George Shannon "Doc" Long (September 11, 1883 -- March 22, 1958) was a member of the powerful Long political dynasty in Louisiana and a Democratic U.S. representative from the defunct Eighth Congressional District from 1953-1958. The late Speedy O. Long of La Salle Parish, another member of the family, once jokingly compared George Long, the older brother of Huey P. Long, Jr., to the family's own "St. Peter".

George Long was the oldest of nine children born to Huey Pierce "Hugh" Long, Sr. (1852-1937), and the former Caledonia Palestine Tison (1860-1913). He was born and reared in a log cabin in tiny Tunica in West Feliciana Parish near Baton Rouge. When the child was five years of age, the Longs moved to Winnfield in Winn Parish some fifty miles north of Alexandria. He attended the Winnfield public schools. Long attended what was then called "Mount Lebanon College," now the conservative Baptist-affiliated Louisiana College in Pineville in Rapides Parish. Long thereafter taught school for a time in Winn and Grant parishes.

Studying dentistry and law

He thereafter studied dentistry in Atlanta, Georgia, Louisville, Kentucky, and New Orleans. He practiced dentistry in Oklahoma from 1904-1935.

In World War I, he was in officer training school in Waco, Texas (McLennan County), when the armistice was signed.

Long was a Democratic member of the Oklahoma State House of Representatives from 1920-1922. He also studied law and was admitted to the Oklahoma bar in 1923. William J. "Bill" Dodd, in his memoirs entitled Peapatch Politics: The Earl Long Era in Louisiana Politics, said that "Doc "got into some kind of shady deal while in the Oklahoma legislature and had to resign or face a trial."

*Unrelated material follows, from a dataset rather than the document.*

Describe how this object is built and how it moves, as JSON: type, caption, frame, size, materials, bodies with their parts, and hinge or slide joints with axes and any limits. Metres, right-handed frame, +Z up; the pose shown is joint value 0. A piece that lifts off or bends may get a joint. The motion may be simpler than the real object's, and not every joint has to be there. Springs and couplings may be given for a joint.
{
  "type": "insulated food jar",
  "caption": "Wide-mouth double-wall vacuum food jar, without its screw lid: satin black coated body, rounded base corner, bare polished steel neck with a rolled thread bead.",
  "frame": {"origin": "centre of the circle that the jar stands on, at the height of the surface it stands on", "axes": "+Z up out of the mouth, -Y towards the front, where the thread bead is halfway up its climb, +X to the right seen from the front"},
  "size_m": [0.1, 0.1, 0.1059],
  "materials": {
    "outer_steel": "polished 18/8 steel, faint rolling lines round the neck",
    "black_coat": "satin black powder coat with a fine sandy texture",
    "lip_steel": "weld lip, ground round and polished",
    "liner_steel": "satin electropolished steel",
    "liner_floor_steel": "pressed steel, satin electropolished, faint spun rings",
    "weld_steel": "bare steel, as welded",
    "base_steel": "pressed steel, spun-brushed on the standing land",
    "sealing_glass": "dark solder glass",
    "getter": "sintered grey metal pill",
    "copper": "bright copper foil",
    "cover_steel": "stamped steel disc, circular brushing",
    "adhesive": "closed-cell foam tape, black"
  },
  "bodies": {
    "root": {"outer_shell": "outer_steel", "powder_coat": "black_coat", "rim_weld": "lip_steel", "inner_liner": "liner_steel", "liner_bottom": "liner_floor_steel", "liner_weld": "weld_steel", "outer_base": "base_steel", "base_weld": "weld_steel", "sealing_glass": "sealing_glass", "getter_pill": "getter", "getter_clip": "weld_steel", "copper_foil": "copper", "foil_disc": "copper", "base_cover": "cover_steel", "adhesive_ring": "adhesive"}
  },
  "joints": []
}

In 1935, Long relocated to Monroe and practiced dentistry there until 1940. In 1948, he was appointed by his brother, Governor Earl Kemp Long, as superintendent of the Louisiana Colony and Training School in Pineville, a facility for the mentally retarded. He also practiced dentistry in Pineville. In 1950, he was demoted from superintendent to institutional inspector at the training school.

George Long and Louisiana politics

George Long was a delegate to the Democratic National Convention that met in Philadelphia in 1948. He was part of the loyalists pledged to the Harry Truman-Alben W. Barkley ticket. The Alabama and Mississippi delegations walked out of the convention in protest of the civil rights plank in the party platform and supported then Governor Strom Thurmond of South Carolina for president. Thurmond was the official Democratic nominee in Louisiana and three other southern states.

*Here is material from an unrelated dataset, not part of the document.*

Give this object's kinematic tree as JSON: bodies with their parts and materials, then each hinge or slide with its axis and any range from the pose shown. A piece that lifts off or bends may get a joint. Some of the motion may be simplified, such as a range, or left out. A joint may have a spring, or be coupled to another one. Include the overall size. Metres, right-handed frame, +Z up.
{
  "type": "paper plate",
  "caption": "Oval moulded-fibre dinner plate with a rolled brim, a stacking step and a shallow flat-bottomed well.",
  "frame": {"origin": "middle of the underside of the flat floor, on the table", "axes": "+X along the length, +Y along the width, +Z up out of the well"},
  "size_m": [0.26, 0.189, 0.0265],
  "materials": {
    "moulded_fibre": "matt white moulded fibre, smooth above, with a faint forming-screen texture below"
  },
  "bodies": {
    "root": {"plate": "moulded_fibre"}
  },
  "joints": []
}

In 1948 and again in 1950, he unsuccessfully contested his party's nomination for the Eighth District U.S. House seat. He lost to Asa Leonard Allen (1891-1969), brother of former Governor O.K. Allen, a Long protege. Leonard Allen continued to have the support of Earl Long. The Long brothers frequently quarreled among themselves and would support the opponents of each other when they saw it in their interests to do so. Doc Long continued to work on Earl Long's teeth throughout their political estrangements. Long was the founder and director of the Dr. George S. Long Corporation.

In 1952, Doc Long just wore down Allen, as was the forte of the Longs whenever they encountered an obstacle to their ambitions, and convinced the congressman not to seek renomination but to yield to Long. George Long was hence elected in "Long country" in 1952, 1954, and 1956. In Congress, he was known for his work on the Veterans Affairs Committee, and he helped to organize the prayer room off the Capitol rotunda.

Long was twice married. His first wife, the former Mary Katherine Shindel died in 1950. He married Jewell Marie Tyson (born 1914) of Pineville on May 11, 1953.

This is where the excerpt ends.